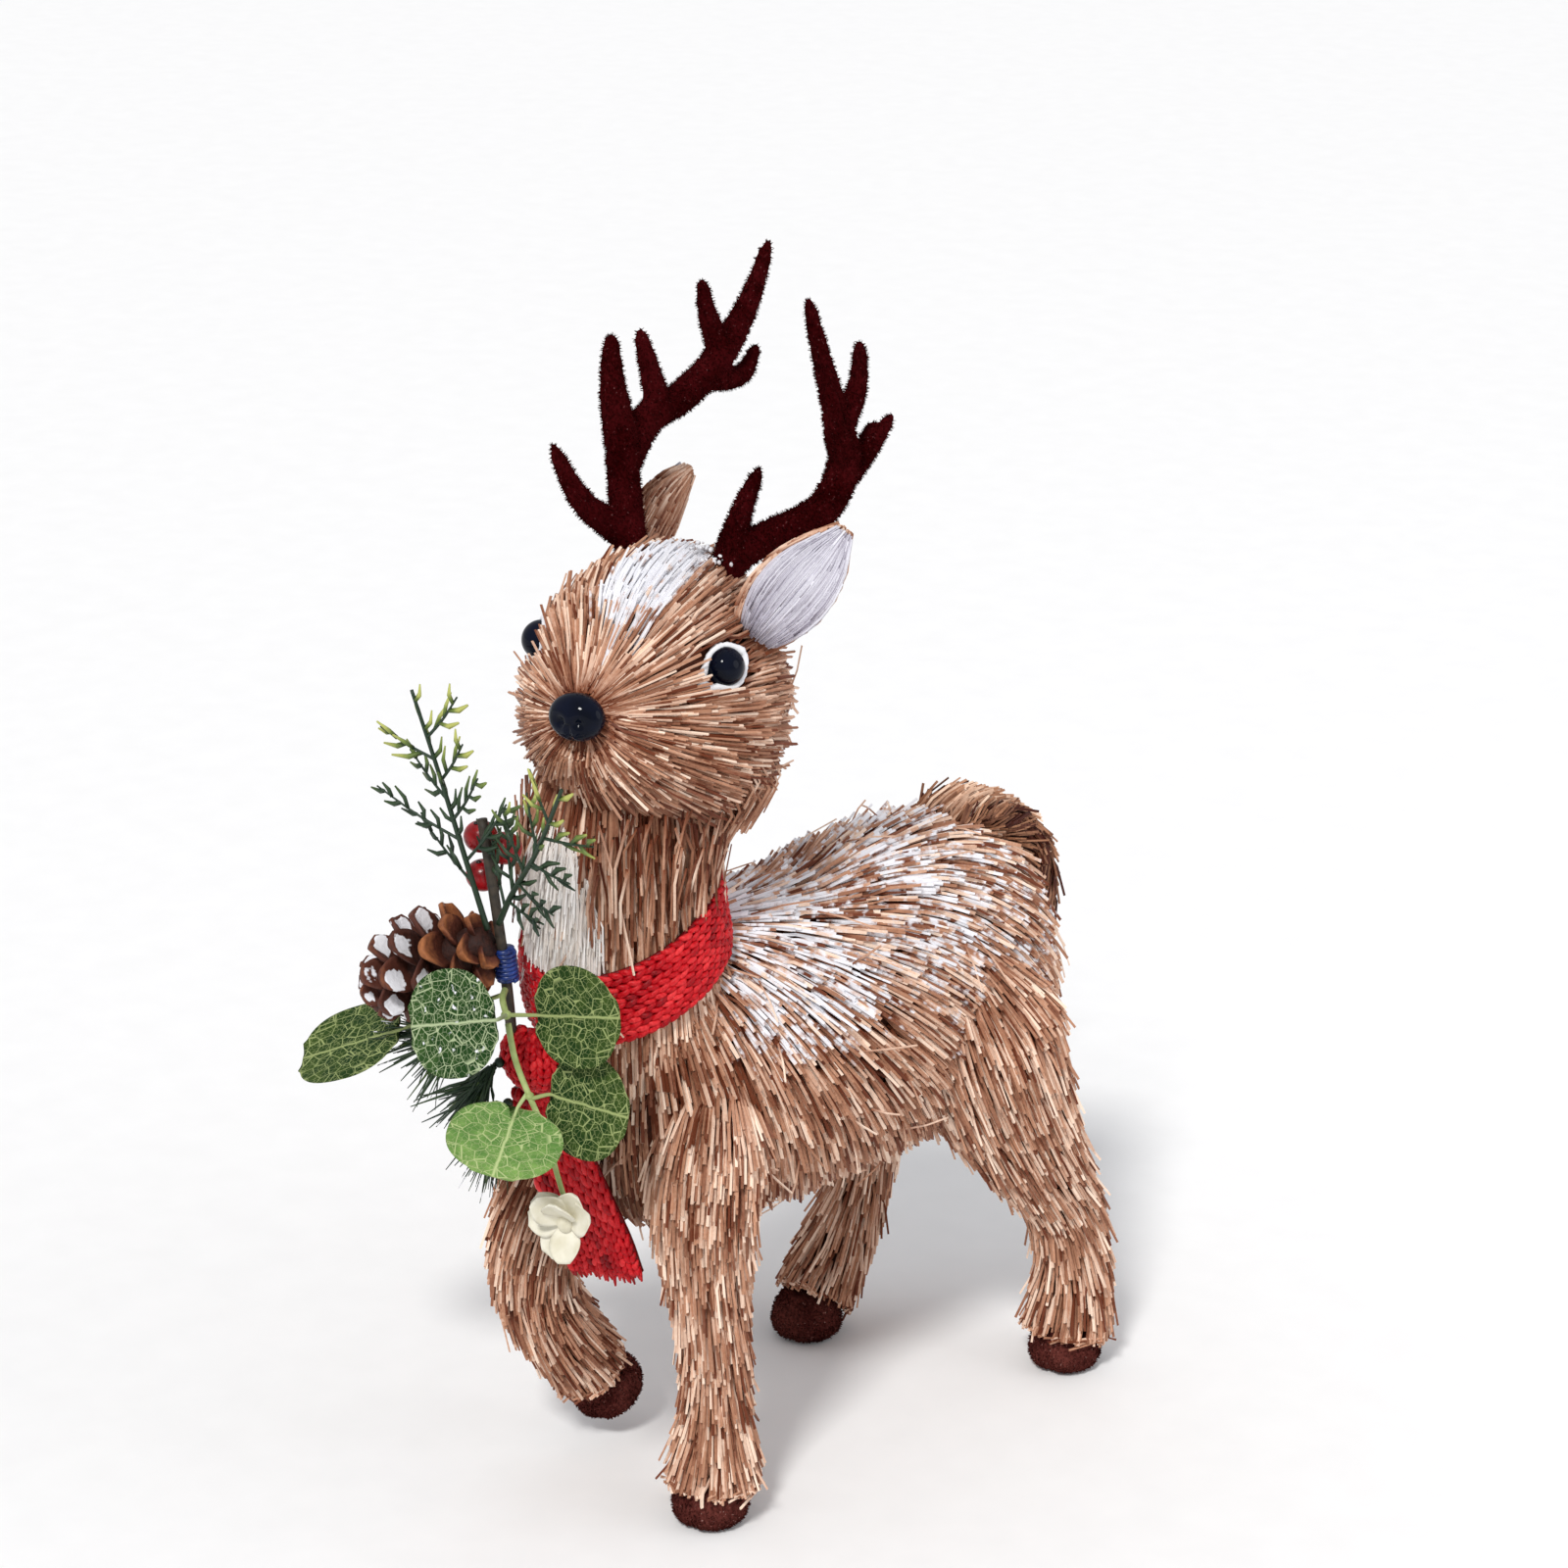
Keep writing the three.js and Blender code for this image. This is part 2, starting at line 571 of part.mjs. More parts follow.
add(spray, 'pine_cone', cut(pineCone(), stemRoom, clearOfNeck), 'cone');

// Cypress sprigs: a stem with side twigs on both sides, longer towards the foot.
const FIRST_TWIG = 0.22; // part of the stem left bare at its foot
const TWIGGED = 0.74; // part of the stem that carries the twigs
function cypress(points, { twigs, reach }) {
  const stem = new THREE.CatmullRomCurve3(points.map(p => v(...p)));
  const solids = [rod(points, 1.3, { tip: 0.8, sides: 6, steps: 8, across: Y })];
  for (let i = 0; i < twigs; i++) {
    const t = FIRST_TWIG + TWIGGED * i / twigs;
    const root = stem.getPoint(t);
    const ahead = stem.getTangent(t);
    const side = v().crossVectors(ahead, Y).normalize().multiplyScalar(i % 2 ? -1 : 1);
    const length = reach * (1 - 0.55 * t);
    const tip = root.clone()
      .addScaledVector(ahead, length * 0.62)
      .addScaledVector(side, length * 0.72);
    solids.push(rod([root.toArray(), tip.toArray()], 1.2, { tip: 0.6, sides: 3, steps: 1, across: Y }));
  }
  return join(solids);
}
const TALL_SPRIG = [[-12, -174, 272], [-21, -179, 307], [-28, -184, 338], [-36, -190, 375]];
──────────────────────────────
Reproduce verbatim only this range: the first line of the material through the line that contains "stemRoom, clearOfNeck), 'cone');", inclusive.

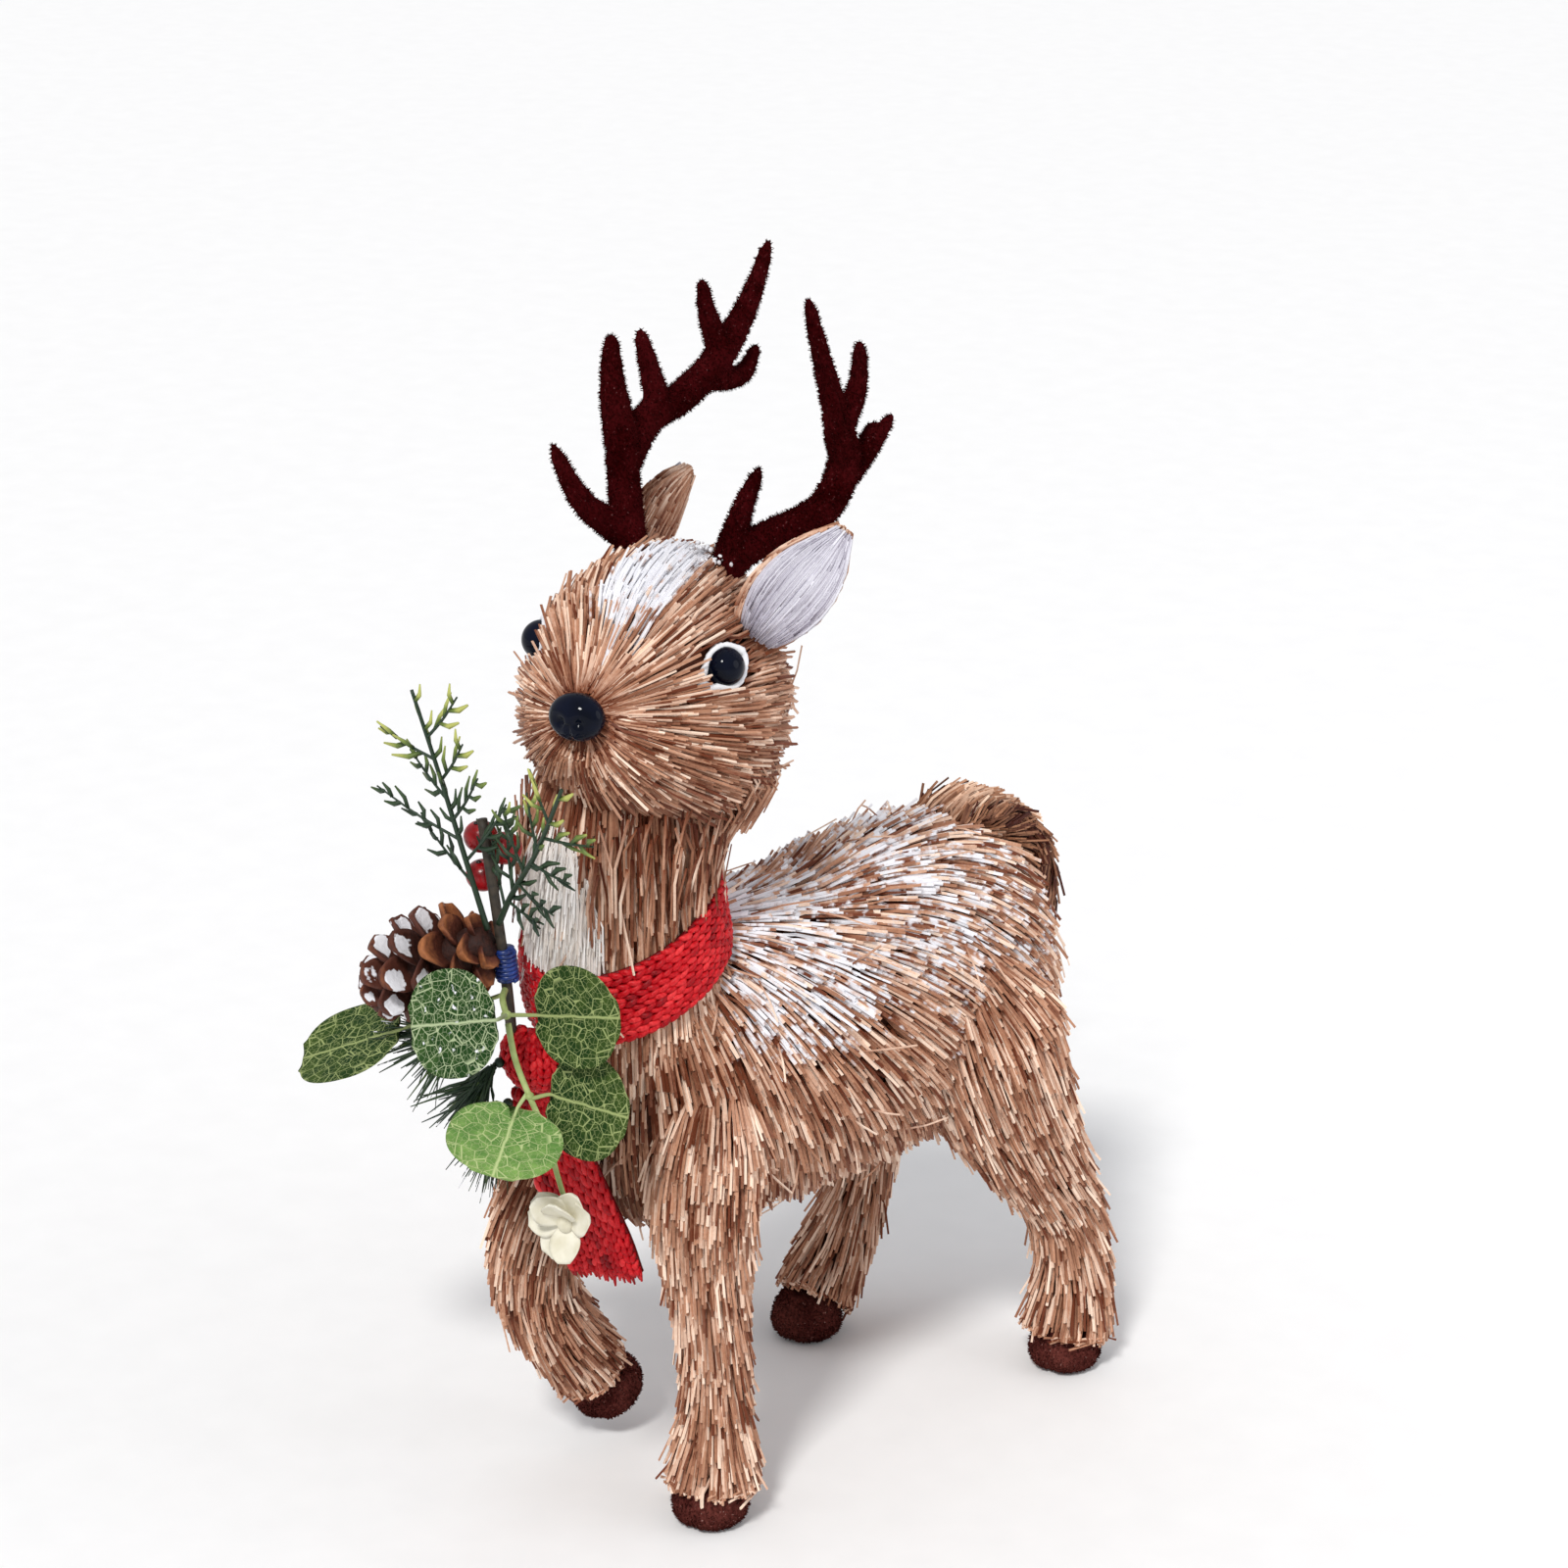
Keep writing the three.js and Blender code for this image. This is part 2, starting at line 571 of part.mjs. More parts follow.
add(spray, 'pine_cone', cut(pineCone(), stemRoom, clearOfNeck), 'cone');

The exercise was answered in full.